Is Data Mining the Future of Twitter’s Monetization Strategy?

Until recently, Twitter has been happy to offer companies access to the "firehose of data," but the next step could be exploiting user data for profit.

data mining

data mining

Twitter has had its fair share of problems since it went public last year. There are two main problems: growing the user base and establishing a solid revenue model. The first problem can mostly be solved by making the site more accessible, and waiting for users to see the value in the service. The latter may only be fixed by further exploiting the user base.
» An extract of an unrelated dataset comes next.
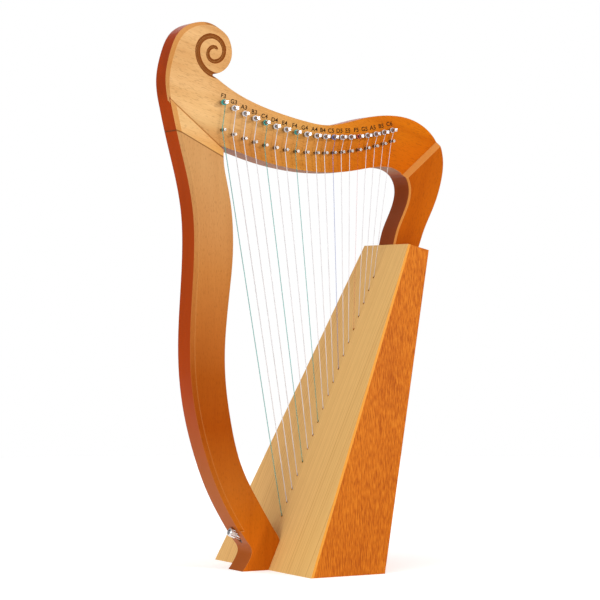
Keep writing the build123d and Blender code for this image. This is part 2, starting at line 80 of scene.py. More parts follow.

The biggest value Twitter can provide is its audience, and the data that they generate. Users send 500 million tweets per day, with 78 percent of those users active on mobile devices. In fact, Twitter already has an exploitation strategy — the company acquired TapCommerce, which delivers targeted ads on smartphones.

According to PandoDaily editor David Holmes, social media marketing platform Leadsift could bring Facebook-style ad targeting to Twitter. “It’s called the Audience Intent Miner, and it combs through millions of tweets in an attempt to determine the same kind of demographic information users willingly give Facebook,” Holmes writes.

“For example, if a user tweets all day about One Direction, Leadsift can make some reasonable assumptions about that person’s age, gender and purchasing power to help advertisers launch paid campaigns on Twitter.”

This would be a departure for Twitter. While the service has been offering targeted advertising based on live TV events, it doesn’t necessarily mine user data directly. To date, Twitter has been quite fond of offering services access to the firehose of data, rather than access to targeted user behavior data.

“Even if we prefer a service like Twitter to Facebook because it requires less personal information upfront, advertisers (and governments) can still scrub our tweets to potentially learn just as much about us — and target us accordingly,” Holmes writes.

This raises an interesting point: Are Twitter users willing to expose their browsing habits to companies other than Twitter?

It’s difficult to generate value in the social media world without exploiting user data. Ello has seen huge surges in user signups recently, perhaps because of its “You are not a product” motto, but it’s unclear if the service will stick to that when it eventually tries to monetize. If Twitter adopts the Leadsift algorithms, it could greatly increase revenue, but it could also drive users away.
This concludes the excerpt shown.